There was one particular paragraph that we were trying to focus on where as G77, we kept on insisting that it must refer to “loss and damage” as “finance” because we were already setting up the stage to table a proposal on it.
Colleagues on the other side refused because it was going to be another pot of money that they have to contribute to. There was also this feeling that if they do agree to have a loss and damage fund, it is an implicit acceptance that they are liable to pay compensation to developing countries or admitting their historical responsibility for global warming due to historical emissions.
I had colleagues who lost their cool and started telling the other side, “This is negotiating in bad faith, because you are not listening to us.”

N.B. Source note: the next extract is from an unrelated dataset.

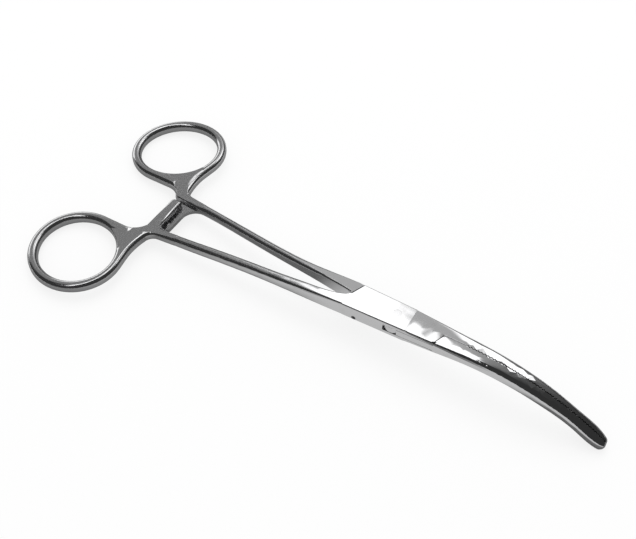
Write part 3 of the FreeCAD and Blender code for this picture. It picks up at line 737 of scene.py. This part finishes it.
def groove_tree():
    """Cutters in a row along x, bent downwards past the start of the bend."""
    tree = bpy.data.node_groups.new("serrations", "GeometryNodeTree")
    graph = Graph(tree)
    kinds = {
        "Cutter": "Geometry", "Count": "Int", "Pitch": "Float", "Offset": "Float",
        "Material": "Material",
    }
    for name, kind in kinds.items():
        tree.interface.new_socket(name, in_out="INPUT", socket_type=f"NodeSocket{kind}")
    tree.interface.new_socket("Grooves", in_out="OUTPUT", socket_type="NodeSocketGeometry")
    given = graph.node("NodeGroupInput", outputs=list(kinds))
    cutter, count, pitch, offset, material = given
    points = graph.node("GeometryNodeMeshLine", {}, {"Count": count})
    travel = graph.node("GeometryNodeInputIndex") * pitch + offset
    turn = travel / JAW_BEND_RADIUS
    x = math_node("SINE", turn) * JAW_BEND_RADIUS + JAW_BEND_START
    z = (math_node("COSINE", turn) - 1) * JAW_BEND_RADIUS
    position = graph.node("ShaderNodeCombineXYZ", {}, {"X": x, "Z": z})
    bent = graph.node("GeometryNodeSetPosition", {}, {"Geometry": points, "Position": position})
    rotation = graph.node("ShaderNodeCombineXYZ", {}, {"Y": turn})
    inputs = {"Points": bent, "Instance": cutter, "Rotation": rotation}
    placed = graph.node("GeometryNodeInstanceOnPoints", {}, inputs)
    whole = graph.node("GeometryNodeRealizeInstances", {}, {"Geometry": placed})
    inputs = {"Geometry": whole, "Material": material}
    coloured = graph.node("GeometryNodeSetMaterial", {}, inputs)
    graph.node("NodeGroupOutput", {}, {"Grooves": coloured}, outputs=[])
    return tree


# %% Cut the serrations
GROOVE_PITCH, GROOVE_DEPTH, GROOVE_HALF, GROOVE_REACH = 0.9, 0.34, 0.36, 6.0
FIRST_GROOVE = 0.7
DIAMOND = [(0, -GROOVE_DEPTH), (GROOVE_HALF, 0), (0, GROOVE_DEPTH), (-GROOVE_HALF, 0)]

serrations = groove_tree()
sockets = {item.name: item.identifier for item in serrations.interface.items_tree}
groove_count = int(JAW_BEND_RADIUS * JAW_BEND_ANGLE / GROOVE_PITCH) - 1
for node, shift in (("slotted_half", 0.0), ("tenon_half", 0.5)):
    corners = [(x, y, z) for z in (-GROOVE_REACH, GROOVE_REACH) for x, y in DIAMOND]
    grooves = closed_shape(f"{node}_grooves", corners, bar_faces(len(DIAMOND)))
    modifier = add_modifier(grooves, "NODES", node_group=serrations)
    given = {
        "Count": groove_count, "Pitch": GROOVE_PITCH, "Offset": (FIRST_GROOVE + shift) * GROOVE_PITCH,
        "Material": polished_steel,
    }
    for name, value in given.items():
        modifier[sockets[name]] = value
    cut(halves[node], freeze(grooves))
    print(node, groove_count, "grooves,", len(halves[node].data.polygons), "faces")

# %% [markdown]
# ## Shading
# Smooth shading would roll the light over the broken edges and bend it on the flats. So edges
# past the limit stay sharp, and a Weighted Normal modifier lets the large faces keep their own
# direction. Then each half rides on its body and stands for its solid.

# %% Shade the halves and hand them over
SMOOTH = math.radians(25)

for node, half in halves.items():
    half.data.materials.clear()
    half.data.materials.append(polished_steel)
    half.data.polygons.foreach_set("material_index", [0] * len(half.data.polygons))
    half.data.polygons.foreach_set("use_smooth", [True] * len(half.data.polygons))
    half.data.set_sharp_from_angle(angle=SMOOTH)
    add_modifier(half, "WEIGHTED_NORMAL", keep_sharp=True, weight=100)
    freeze(half)
    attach(half, node)
    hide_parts(node)
    print(half.name, "rides on", node)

People are hungry, they haven’t gone to the bathroom, so tempers tend to run short. We decided to take a pause, have some water and walk around the halls.
We reconvened when everybody had cooler heads. I fixed the chairs into a circle to make the setting more personal, and then somehow, we were able to work out something that referred to loss and damage finance in the context of the Santiago Network. We did not actually establish the fund then. We had to wait another year.
3am: On the final day of the conference, we are making edits to the document text before submitting it to the chairs. Usually, by the last day of the summit, final negotiations are done at high political levels. The COP Presidency would meet directly with key delegations that continue to have issues or concerns with the draft decision texts. There would be closed door meetings to hammer out final compromise texts. These negotiations can run all day and all night in the last two days of the COPs.
7am: I go to my hotel and sleep.
At COP15 in Paris, I remember that I brought along my then 6- and 8-year-old daughters to the negotiating rooms. They were the youngest delegates there.
I showed them what the world of negotiations looked like. It was important that they see what is being done and what they can do to try to help shape a future that will be liveable for them. But I remember they fell asleep at the back of the rooms.